Noche de viernes. En la visita a La Mariscal sobran las invitaciones al consumo de licor, con jóvenes -extranjeros y ecuatorianos- que abordan a peatones con hojas volantes; o pizarras en mitad de las caminerías que precisan promociones; o transeúntes que llevan botellas de cerveza mientras arriesgan su vida entre vehículos en la considerada ‘zona rosa’ de Quito.
El rescate del sector, otrora ‘zona roja’, ha dado en el último lustro a los capitalinos una opción de diversión, como en las ciudades cosmopolitas. Mas el escenario también ha visibilizado la desmedida ingesta de bebidas alcohólicas. ¿Es un sello cultural? Lo del exceso es cuestionable.
No se trata de reprochar la oferta (de hecho, no en todos los locales del sector se aplica el señuelo del licor para pescar clientes), sino de hacer un ejercicio de autocrítica entre quienes demandan ‘beber’.
A la ‘zona’ llegan centenares de clientes en vehículos: en la Foch, la Almagro o la Wilson no hay dónde aparcar. Pero ¿cuántos acuden solo por licor? Después de la farra, ¿alguien ha de conducir esos autos? Desde enero, 2 363 personas fueron detenidas al conducir en estado etílico en Pichincha.
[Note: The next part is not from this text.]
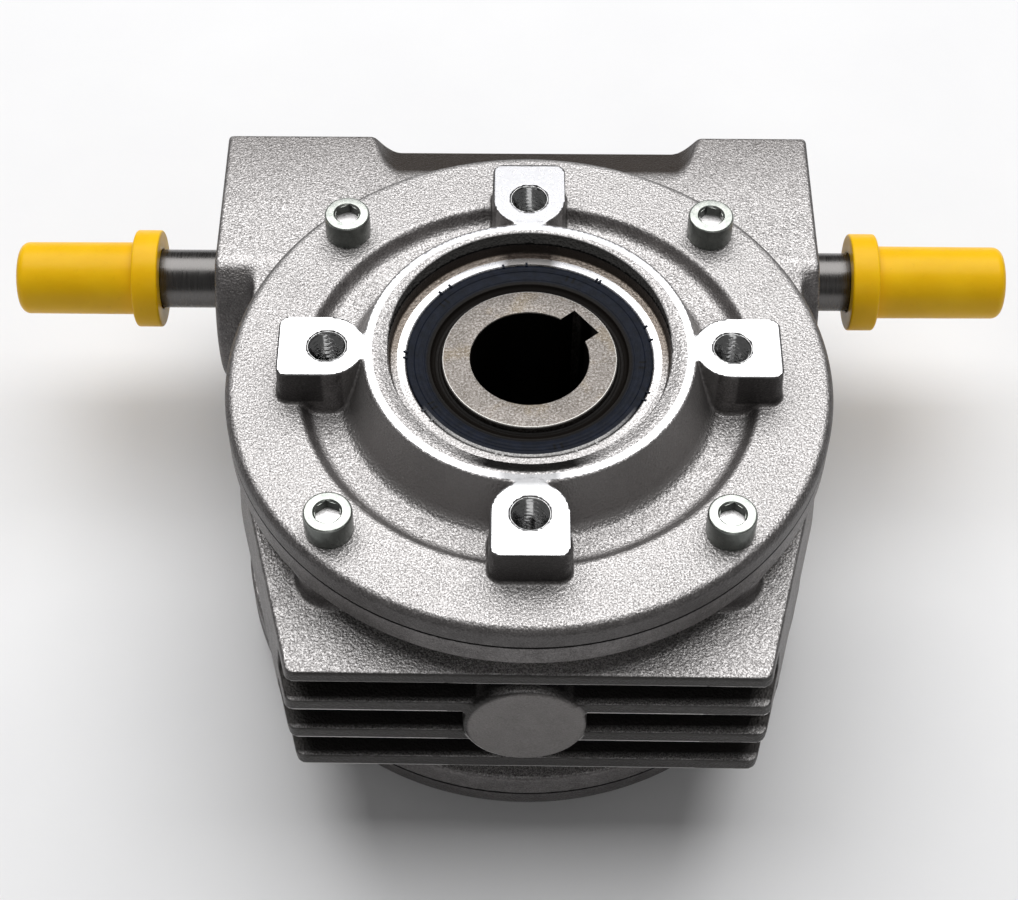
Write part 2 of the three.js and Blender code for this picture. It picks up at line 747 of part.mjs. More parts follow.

La cifra equivale al 48% de detenciones en el país (sin incluir a Guayas).
La embriaguez es la segunda causa de accidentes. ¿Y? 10 429 personas han quedado con discapacidad en las vías. No, no hay que dejar de ir a La Mariscal, sino ser concientes de esa tragedia en lo cotidiano, al ir a ‘la zona’, al cruzar la calle, al manejar bici, al usar el celular. Se prescinde conciencia, y no esperar a que los gestores de leyes vuelvan a fracasar, como en Montecristi, porque la cultura vial no se hace en el papel.